Hace unos días concluí uno de los semestres más ajetreados en mi vida docente. Por azares de la programación, me tocó dictar la última clase universitaria a un grupo de estudiantes de periodismo a punto de graduarse. La que parecía simplemente una sesión de cierre, para ellos resultaba un momento crucial y me lo hicieron saber. Ellos decidieron acudir a aquella clase como quien visita un oráculo y yo me sentía como el camarero de un chifa que se acerca a llevar la cuenta junto con un puñado de galletitas de la suerte. Así que llevé uno de mis ensayos favoritos, una pieza corta escrita por la periodista Joan Didion hace más de 50 años y que sigue pareciéndome aleccionadora. Se titula “On Self-Respect” y ha sido traducido como “Sobre la autoestima”.

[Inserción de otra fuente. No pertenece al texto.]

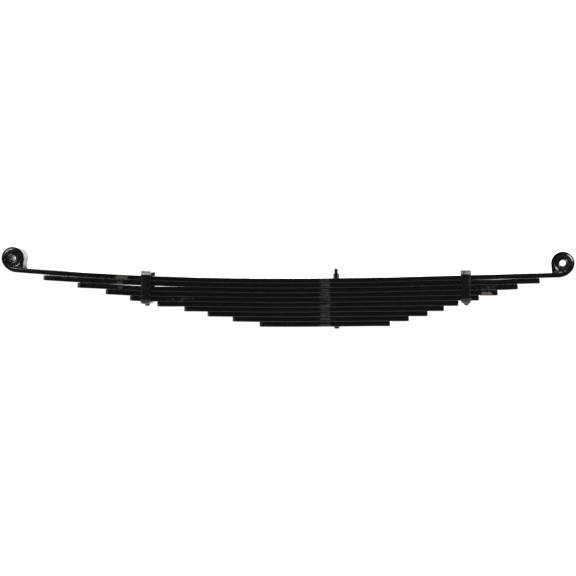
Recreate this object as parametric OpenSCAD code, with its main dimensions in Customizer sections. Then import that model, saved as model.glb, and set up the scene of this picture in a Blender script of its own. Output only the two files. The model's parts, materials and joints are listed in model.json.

Les dije a mis estudiantes que no se dejasen llevar por el título, que la industria del mejoramiento personal había arruinado esa palabra que casi siempre viene acompañada de mantras que nos incitan a querernos a nosotros mismos a pesar de nuestros defectos. “El triste hecho es que la autoestima –escribe Didion– no tiene nada que ver con la aprobación de los demás, a quienes después de todo, engañamos con suficiente facilidad; no tiene nada que ver con la reputación, que, como Rhett Butler le dijo a Scarlett O’Hara, es algo de lo que las personas con valentía pueden prescindir”.
Hace unos días, los hombres de negocios –eran casi todos hombres– más poderosos del país se reunieron para discutir el futuro. En las primeras horas del encuentro subrayaron que la integridad era esencial para el liderazgo empresarial. Alguien definió la integridad como hacer lo correcto incluso cuando nadie te está mirando. El ensayo de Didion –escrito cuando tenía apenas 26 años– es una lección sobre esa otra mirada vigilante, la que resulta ser la más severa de todas: la propia. Y es que en un mundo donde existen cátedras, premios y gerentes de responsabilidad social y donde no hay buena obra que no se haga sin calcular el rédito en likes en redes sociales, es cada vez más fácil olvidar que la integridad tiene menos que ver con aprender a pedir perdón o a tomarse la foto haciendo el bien que con cultivar una vida que nos ayude a ganarnos el respeto propio antes que el ajeno.
“Las personas que se respetan a sí mismas –escribía Didion– poseen la valentía de sus errores. Conocen el precio de las cosas. Si eligen cometer adulterio, no corren en un arrebato de arrepentimiento a buscar la absolución de las partes agraviadas; ni se quejan excesivamente de la injusticia, de la vergüenza inmerecida, de que se les nombre como responsables”. Esta integridad, que nos obliga a ser coherentes y a hacernos dueños de nuestras decisiones menos afortunadas, es dolorosa. Didion compara esa fibra moral con lo que nuestros abuelos llamaban carácter, ese estoicismo con el que se acepta que la vida es dura y que todo lo que vale la pena exige cierto sacrificio. “Una cierta disciplina, la sensación de que uno vive haciendo las cosas que no quiere hacer particularmente, poniendo a un lado los temores y las dudas, comparando las comodidades inmediatas con la posibilidad de unas mayores, aunque intangibles”, proseguía Didion.
Si bien muchas veces pensamos que es la mirada ajena, el juicio externo, el que nos impide tomar una decisión cuestionable, es en realidad mirarnos a nosotros mismos lo que resulta más difícil y muchas veces insoportable. Tanto mis estudiantes como esos señores trajeados que hablan de integridad y crecimiento económico están tan acostumbrados a vivir pendientes de la aprobación ajena –las calificaciones, los diplomas, los ránkings, las encuestas de opinión–, que a ratos olvidan que la medida última de nuestra valía es el espejo que nos ponemos delante, ese poder mirarnos a los ojos a nosotros mismos con la cabeza alta y la satisfacción del deber cumplido. Porque, ante los ojos ajenos, el éxito –o lo que muchos entienden por éxito– puede camuflar nuestras miserias o fechorías, pero ante nosotros mismos no tenemos escapatoria.